Os sobreviventes e familiares das vítimas do naufrágio, há um ano, do navio Vicente, um dos mais trágicos nos mares de Cabo Verde, continuam a viver em situação precária e ameaçam processar o Estado e o armador.
A informação foi avançada à agência Lusa por Cirílo Cidário, porta-voz dos familiares das vítimas do naufrágio ocorrido a 08 de janeiro de 2015 e que provocou 15 mortos.
“O Estado é um dos principais responsáveis pelo acidente, tendo em conta que é responsável pelas pessoas que estavam a trabalhar na altura e que não fizeram nada para o evitar. O Estado deveria ter tomado outra posição”, disse Cirílo Cidário, lembrando que num país arquipelágico como Cabo Verde qualquer um está sujeito a sofrer um acidente marítimo.
“O que pedimos ao Estado de Cabo Verde é que ponha a mão na consciência e assuma as suas responsabilidades apoiando os familiares que estão a viver em situações precárias”, apelou Cirílo Cidário, adiantando que até agora não teve qualquer contacto oficial nem com o Estado nem com o armador do navio.
O Vicente afundou-se a quatro milhas do porto de Vale dos Cavaleiros, ilha do Fogo, com 26 pessoas a bordo, entre membros da tripulação e passageiros.
Na altura, 11 pessoas foram resgatadas com vida, bem como o corpo de um membro da tripulação, mas as outras 14 pessoas continuam desaparecidas.
Cirílo Cidário adiantou à Lusa que os familiares estão apenas à espera das certidões de óbito, que deveriam ter sido emitidas em dezembro, para o advogado poder avançar com ações contra o Estado e contra o armador do navio.
O porta-voz esclareceu que a lei diz que em casos de pessoas desaparecidas as certidões só podem ser emitidas 10 anos depois do ocorrido, mas houve o entendimento de que no caso do naufrágio, tendo em conta a situação e os testemunhos de sobreviventes, as certidões seriam emitidas antes.
Dois inquéritos tornados públicos em abril pela Agência Marítima Portuária (AMP) cabo-verdiana, um deles realizado pelo Gabinete para a Prevenção e Investigação de Acidentes Marítimos (GPIAM) de Portugal, indicaram que a “negligência grosseira” do comandante, a sobrecarga, a declaração errada da quantidade de carga e de passageiros e a deficiente atuação das autoridades na inspeção antes da partida da embarcação do porto da Praia foram as principais causas do naufrágio.

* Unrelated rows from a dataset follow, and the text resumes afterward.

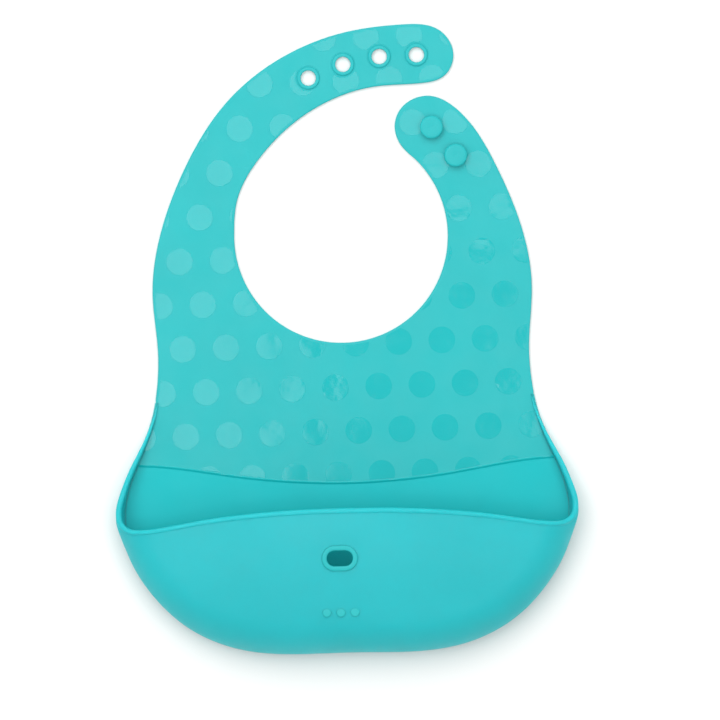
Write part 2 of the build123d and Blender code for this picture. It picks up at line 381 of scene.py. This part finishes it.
def top_height(points):
    """Height of the sheet's face, with the seam's rib, the grooves round the rings and the dots."""
    from_rib = (below_seam(points) + RIB_HALF) / RIB_HALF
    rib = SEAM_RIB * 0.5 * (1 + np.cos(np.pi * np.clip(from_rib, -1, 1)))
    groove = GROOVE_DEPTH * np.clip((GROOVE_HALF - np.abs(beyond_rings(points))) / GROOVE_DEPTH, 0, 1)
    return thickness(points) + rib - groove + DOT_RISE * np.clip(dot_depth(points) / DOT_STEP, 0, 1)


# The sheet's rounded edge, from its back to its face: how far in from the outline, and how high.
EDGE_LADDER = [(0.7, 0.0), (0.24, 0.08), (0.03, 0.3), (0.0, 0.55), (0.0, 1.2), (0.07, 1.5), (0.3, 1.72),
               (0.7, SHEET)]
TUCKED_INSET = 0.3             # the edge is upright, and this far in, where the pocket's wall covers it
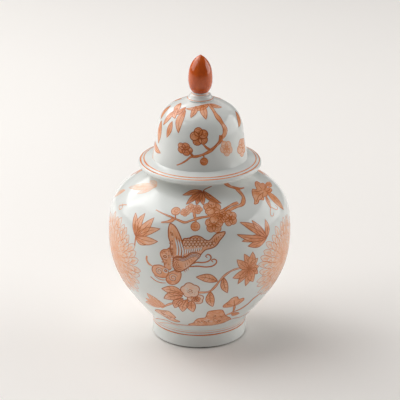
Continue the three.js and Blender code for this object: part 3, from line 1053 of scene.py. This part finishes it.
def shoulder_sprays(paint):
    """Leaves that hang over the shoulder on both sides of the plum branch."""
    figure(paint, [(46.2, 151.6), (49, 154.6), (51.4, 159.6), (55, 163.4), (58.6, 164.6), (62, 162.6),
            (66, 166), (71, 168), (75.6, 167), (76, 163.6), (79.6, 162), (79.4, 158.6), (76, 157), (80, 155),
            (78.6, 152.6), (73, 152.6), (69, 154), (65, 152.6), (61, 153.6), (57.6, 151.4), (54, 153.4),
            (50, 151.2)], (0.5, 0.64), width=0.7, edge=0.85)
    for way in ([(66, 157), (57, 156.6), (48.4, 152.4)], [(67, 159), (60, 160.6), (56, 163)],
                [(68, 160), (70, 164), (72, 166.6)], [(70, 158), (75, 158.6), (78.6, 161)],
                [(69, 156), (74, 154.6), (79, 154.6)], [(64, 156.6), (58, 153.6), (54, 153.4)]):
        stem(paint, way, 0.6, 0.9)
    paint.rise()
    leaves(paint, [((70, 156), (72.6, 133.6), 9), ((78, 159), (92, 155.6), 5), ((64, 153), (58, 142), 3.4)],
            tone=(0.66, 0.42), edge=0.8)
    stem(paint, [(59, 144), (60.6, 141), (64, 138), (66, 139.6), (64.6, 142)], 0.7, 0.6)
    stem(paint, [(59, 143), (56, 140), (54.6, 136.6), (57, 135.6), (58.4, 137.6)], 0.7, 0.6)
    # The leaves on the left shoulder are painted pale: painted highlight where the key light's glare lies on
    # them.
    leaves(paint, [((-50, 170), (-80, 154), 8), ((-50, 170.6), (-66, 172), 5), ((-52, 168), (-62, 156), 5.6),
            ((-80, 150), (-88, 137), 5.4)], tone=(0.26, 0.1), edge=0.38, line=0.4)
    stem(paint, [(-62, 143), (-66, 141), (-69.6, 138), (-67, 136), (-64.8, 138.6), (-67.4, 141.6)], 0.7, 0.5)


def flank(paint):
    """The strip between the front and back scenes, unseen in the photo: bamboo over a small plum twig."""
    branch(paint, [(-9, 96), (-3, 101), (3, 108), (8, 118)], (2.4, 1.0))
    branch(paint, [(-3, 101), (4, 101), (10, 98)], (1.8, 0.8))
    for degrees, s, size in ((-2, 109, 6), (7, 104, 5), (6, 118, 5.4)):
        blossom(paint, paint.spot(degrees, s, turn=s), size)
    berry(paint, paint.spot(11, 97), 2.8)
    spray(paint, (0, 168), [(-12, 158), (-5, 150), (4, 150), (12, 159)], 6, tone=(0.7, 0.5), veins=0)
    spray(paint, (0, 62), [(-10, 74), (-2, 80), (7, 77), (11, 66), (-12, 62)], 6.4, tone=(0.6, 0.45))
    stem(paint, [(0, 62), (1, 50), (-2, 38), (0, 27)], 1.2)
    stem(paint, [(-14, 28), (-4, 26.4), (6, 27.4), (15, 26)], 0.9)


# ------------------------------------------------------------------ painting the lid
def lid_scene(paint, sides):
    """A plum branch that falls from the crown and curls to the left, with leaves hanging beside it."""
    branch(paint, [(33, 76), (31.4, 69), (31, 62), (34, 54.6), (37, 48), (34.6, 43.6), (29.4, 41)],
            (4.6, 3.2), (0.55, 0.6))
    branch(paint, [(29, 43.4), (27, 38.6), (22, 35.6), (14, 31.6), (5, 28.6), (-5, 26.6), (-11, 26.2),
            (-17, 22.6), (-23, 19.6), (-29, 17.4)], (3.4, 0.8), (0.85, 0.65))
    branch(paint, [(13.6, 32), (8.6, 34), (3, 38)], (1.8, 1.2), (0.85, 0.8))
    branch(paint, [(-8.6, 26.8), (-12, 29), (-14, 30.6)], (1.6, 1.2), (0.85, 0.8))
    stem(paint, [(4.6, 28), (4.8, 25)], 1.2, 0.9)
    blossom(paint, paint.spot(-1, 43.6, turn=14), 7.4, tone=(0.8, 0.6), heart=0.95, edge=1.0, line=0.7)
    blossom(paint, paint.spot(-19.8, 32.3, turn=-20, squeeze=1.32), 5.1, tone=(0.76, 0.56), edge=1.0)
    berry(paint, paint.spot(5, 22.4), 3.2, tone=(0.75, 0.85))
    blossom(paint, paint.spot(36, 31.4, turn=30, squeeze=0.82), 6.8, tone=(0.34, 0.2), heart=0.45, edge=0.58)
    stem(paint, [(29, 40), (31.6, 37)], 1.4, 0.7)
    if sides:
        blossom(paint, paint.spot(67.6, 26.6, turn=20, squeeze=1.15), 7.2, tone=(0.5, 0.3), edge=0.72)
        stem(paint, [(-88, 25.4), (-85, 18), (-78, 13.6), (-70, 9.6)], 1.5, 0.6)
    hanging = [((36, 75.4), (60, 67.4), 4.6), ((30, 75.6), (-37, 68.4), 5.4), ((10, 74.6), (9.8, 58.4), 5.4),
            ((-14, 73), (-16.4, 59.6), 4.6), ((-34, 66.4), (-30.6, 44.8), 6.4), ((-46.6, 53), (-49, 38.4), 5),
            ((-72, 71.6), (-47, 61.4), 5.6), ((-58, 62), (-62, 47), 5), ((-60, 66), (-44, 56), 5),
            ((-40, 70), (-58, 55), 4.6), ((-88, 63), (-77, 49.4), 6.2), ((-72, 49), (-68, 29.4), 7),
            ((-88, 27), (-58.4, 22.8), 5), ((84.4, 56.4), (65.4, 44.8), 6)]
    for k, (base, tip, width) in enumerate(hanging):
        if sides or abs(base[0]) < 75:
            leaf(paint, base, tip, width, sway=0.05 * (-1) ** k, tone=(0.7, 0.5), edge=0.88, veins=0)
            paint.rise()
    stem(paint, [(-40, 69), (-36, 66), (-33, 63)], 1.0, 0.7)


# ------------------------------------------------------------------ the painted pieces
def painted(name, body, paint, draw, *details):
    """Draws on a painting and makes it the named piece."""
    draw(paint, *details)
    paint.make(name, body)


MOTIFS = {"plum": plum, "bamboo": side_bamboo, "peony": peony, "rocks": ground, "butterfly": butterfly}
for side, centre, flip in (("front", 0, 1), ("back", 180, -1)):
    for motif, draw in MOTIFS.items():
        painted(f"{side}_{motif}", "jar", Painting(BODY, centre, flip), draw)
painted("front_shoulder", "jar", Painting(BODY), shoulder_sprays)
painted("chrysanthemum_left", "jar", Painting(BODY), chrysanthemum, -67, 95, 36, 4)
painted("chrysanthemum_right", "jar", Painting(BODY), chrysanthemum, 67, 92, 36, 5)
painted("flank_right", "jar", Painting(BODY, 116), flank)
painted("flank_left", "jar", Painting(BODY, -116), flank)
BRIM_RUN = 13.4         # the lid's heights count from this far out on the brim
painted("lid_front_plum", "lid", Painting(DOME, start=BRIM_RUN), lid_scene, True)
painted("lid_back_plum", "lid", Painting(DOME, 180, -1, BRIM_RUN), lid_scene, False)
FOOT_LINES = [(12.6, 1.15, 0.82), (15.2, 0.6, 0.72), (17.6, 0.4, 0.4)]
BRIM_LINES = [(BRIM.where_radius(50.9), 1.15, 0.74), (BRIM.where_radius(48.1), 1.1, 0.70)]
COLLAR_LINES = [(0.9, 0.6, 0.75), (SKIRT.distance[-1] - 0.6, 0.6, 0.5)]
painted("foot_lines", "jar", Painting(BODY), bands, FOOT_LINES, 0.12)
painted("brim_lines", "lid", Painting(BRIM), bands, BRIM_LINES, 0.05)
painted("collar_lines", "lid", Painting(SKIRT), bands, COLLAR_LINES, 0.04)


# ------------------------------------------------------------------ stage, light and camera
def stage():
    recipe = Recipe("floor")
    tone = recipe.between(recipe.noise(recipe.where, 1.2, 2), (0.885, 0.86, 0.835), (0.90, 0.875, 0.85))
    recipe.link(tone, recipe.shader["Base Color"])
    recipe.shader["Roughness"].default_value = 0.6
    mesh = bpy.data.meshes.new("floor")
    half = 6.0
    corners = [(-half, -half, 0), (half, -half, 0), (half, half, 0), (-half, half, 0)]
    mesh.from_pydata(corners, [], [(0, 1, 2, 3)])
    floor = bpy.data.objects.new("floor", mesh)
    mesh.materials.append(recipe.material)
    bpy.context.scene.collection.objects.link(floor)


def soft_light(name, around, up, size, power, colour=(1, 0.99, 0.975), away=1.7):
    """A softbox aimed at the jar: degrees round from the camera side, degrees above the floor."""
    target = Vector((0, 0, 0.12))
    around, up = math.radians(around), math.radians(up)
    way = Vector((math.cos(up) * math.sin(around), -math.cos(up) * math.cos(around), math.sin(up)))
    place = target + away * way
    data = bpy.data.lights.new(name, "AREA")
    data.shape = "RECTANGLE"
    data.size, data.size_y = size
    data.energy = power
    data.color = colour
    light = bpy.data.objects.new(name, data)
    light.location = place
    light.rotation_euler = (target - place).to_track_quat("-Z", "Y").to_euler()
    bpy.context.scene.collection.objects.link(light)


def world(colour, strength):
    scene = bpy.context.scene
    scene.world = bpy.data.worlds.new("studio")
    scene.world.use_nodes = True
    background = scene.world.node_tree.nodes["Background"]
    background.inputs["Color"].default_value = (*colour, 1)
    background.inputs["Strength"].default_value = strength


def camera():
    pitch = math.radians(21.62)
    roll = math.radians(0.29)
    data = bpy.data.cameras.new("camera")
    data.lens = 180
    data.sensor_width = 36
    view = bpy.data.objects.new("camera", data)
    view.matrix_world = (Matrix.Translation((0.0002, -1.6074, 0.7595))
                         @ Matrix.Rotation(math.pi / 2 - pitch, 4, "X") @ Matrix.Rotation(roll, 4, "Z"))
    bpy.context.scene.collection.objects.link(view)
    bpy.context.scene.camera = view


stage()
soft_light("left", 264, 33, (2.1, 2.0), 27.5, away=2.1)
soft_light("high_left", 295, 55, (1.3, 1.2), 2)
soft_light("key", 225, 35, (0.95, 0.85), 7.3)
soft_light("top", 232, 70, (1.4, 1.4), 10.5)
soft_light("right", 101, 18, (1.7, 1.2), 16, (1, 0.985, 0.965))
soft_light("back", 172, 36, (1.4, 1.2), 3)
world((1.0, 0.99, 0.975), 0.07)
camera()
bpy.context.scene.view_settings.view_transform = "Standard"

Quanto ao armador, Cirílo Cidário pediu que seja “solidariamente responsável”, já que também não cumpriu com as suas obrigações, uma vez que não tinha a vistoria do navio e o seguro obrigatório em ordem.
Em declarações ao jornal Notícias do Norte, Aricson Fonseca, tripulante e sobrevivente do naufrágio, lembrou que alertou o capitão que o navio estava sobrecarregado.
Em declarações à Lusa, o armador do navio Vicente, o francês Gérard Ascher, reconheceu a situação difícil dos familiares e sobreviventes, mas esclareceu que está à espera da seguradora e do Governo para poder pagar “alguma coisa” aos passageiros e trabalhadores.
Para assinalar o primeiro ano do naufrágio, os familiares e sobreviventes realizam na sexta-feira uma marcha e uma atividade cultural na ilha de São Vicente em memória das vítimas.